EXERCISE GOAL » Copy out every line of the data exactly.

........

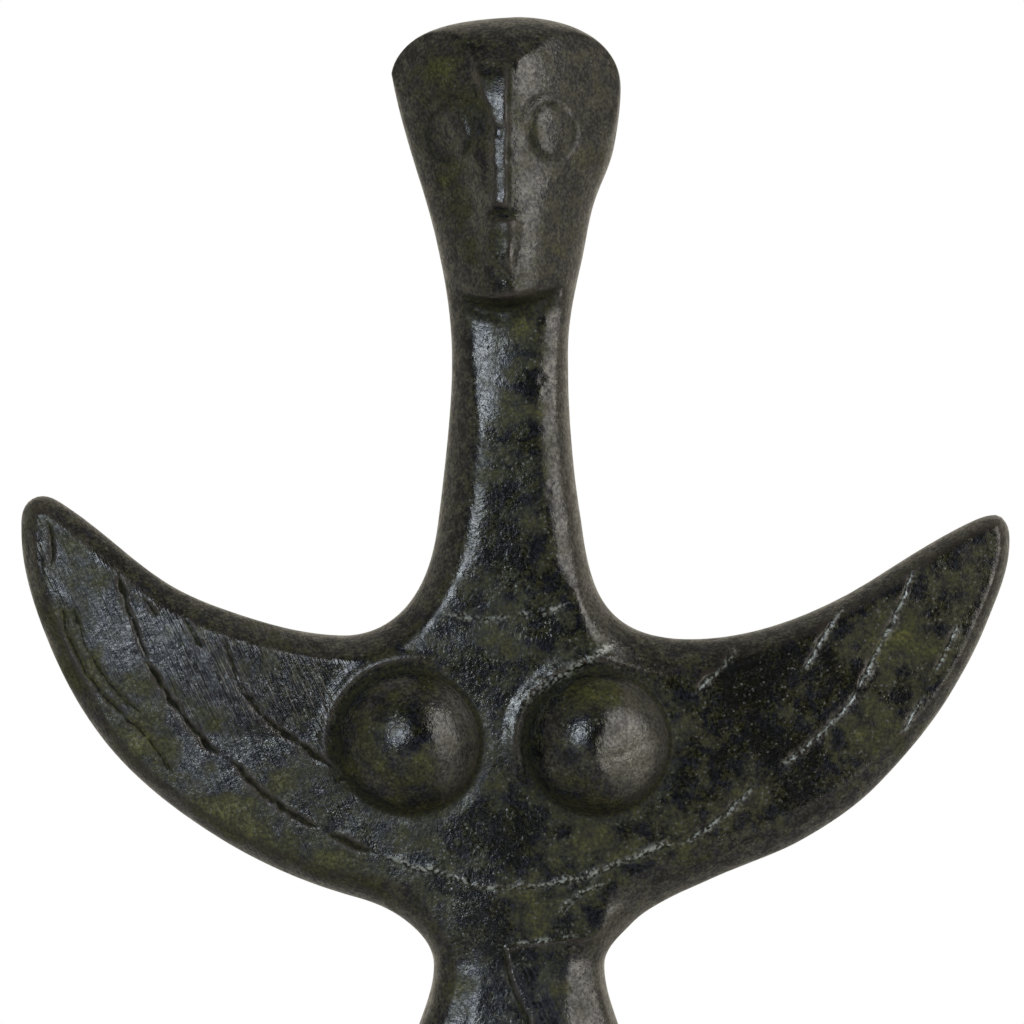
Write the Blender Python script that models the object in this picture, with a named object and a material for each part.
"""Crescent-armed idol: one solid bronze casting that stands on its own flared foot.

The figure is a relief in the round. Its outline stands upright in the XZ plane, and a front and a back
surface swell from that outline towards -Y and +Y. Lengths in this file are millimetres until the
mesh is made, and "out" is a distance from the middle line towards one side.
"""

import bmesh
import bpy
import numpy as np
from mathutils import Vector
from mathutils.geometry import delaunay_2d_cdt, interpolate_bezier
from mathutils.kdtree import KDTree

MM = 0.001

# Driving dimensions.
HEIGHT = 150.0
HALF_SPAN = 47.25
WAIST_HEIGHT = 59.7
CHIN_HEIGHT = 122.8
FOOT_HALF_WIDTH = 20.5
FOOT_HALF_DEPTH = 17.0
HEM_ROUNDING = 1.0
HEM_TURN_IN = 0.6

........

ANSWER TO THIS PROBLEM »
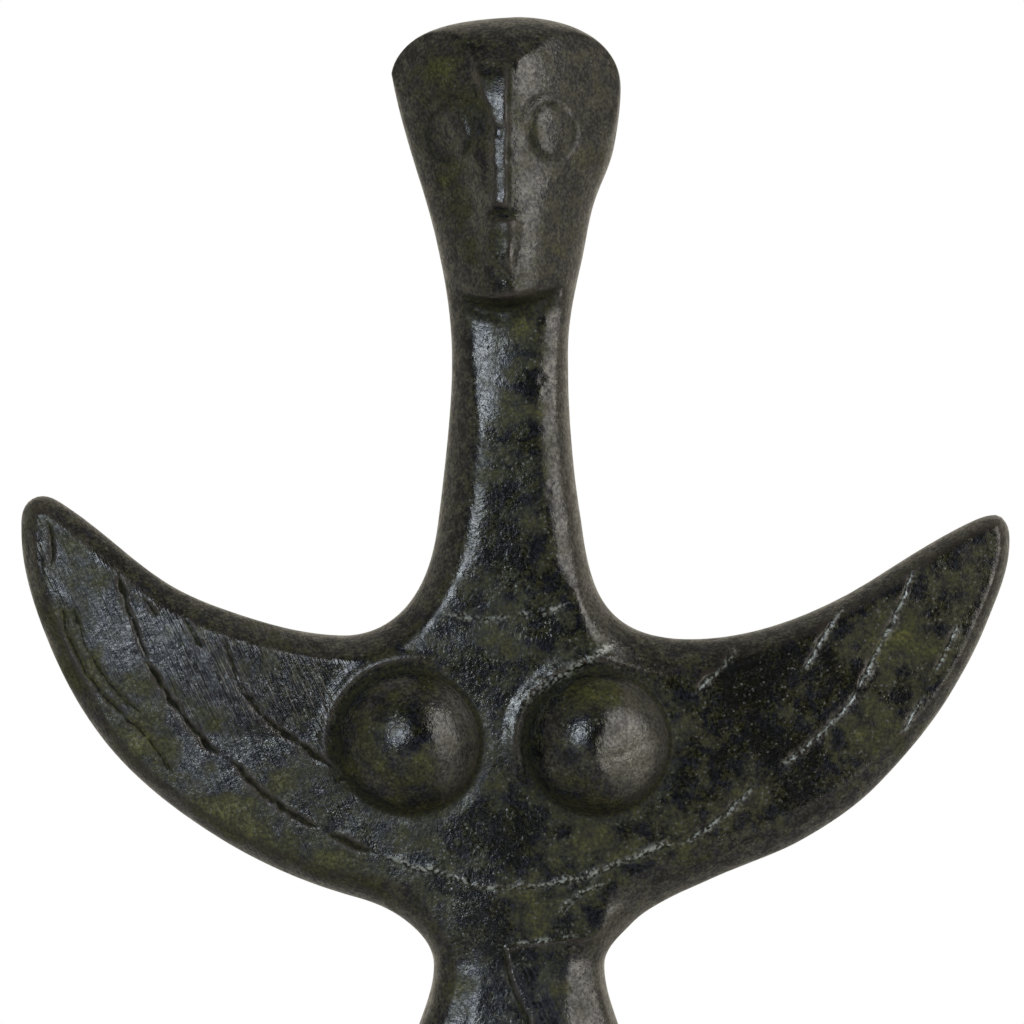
Write the Blender Python script that models the object in this picture, with a named object and a material for each part.
"""Crescent-armed idol: one solid bronze casting that stands on its own flared foot.

The figure is a relief in the round. Its outline stands upright in the XZ plane, and a front and a back
surface swell from that outline towards -Y and +Y. Lengths in this file are millimetres until the
mesh is made, and "out" is a distance from the middle line towards one side.
"""

import bmesh
import bpy
import numpy as np
from mathutils import Vector
from mathutils.geometry import delaunay_2d_cdt, interpolate_bezier
from mathutils.kdtree import KDTree

MM = 0.001

# Driving dimensions.
HEIGHT = 150.0
HALF_SPAN = 47.25
WAIST_HEIGHT = 59.7
CHIN_HEIGHT = 122.8
FOOT_HALF_WIDTH = 20.5
FOOT_HALF_DEPTH = 17.0
HEM_ROUNDING = 1.0
HEM_TURN_IN = 0.6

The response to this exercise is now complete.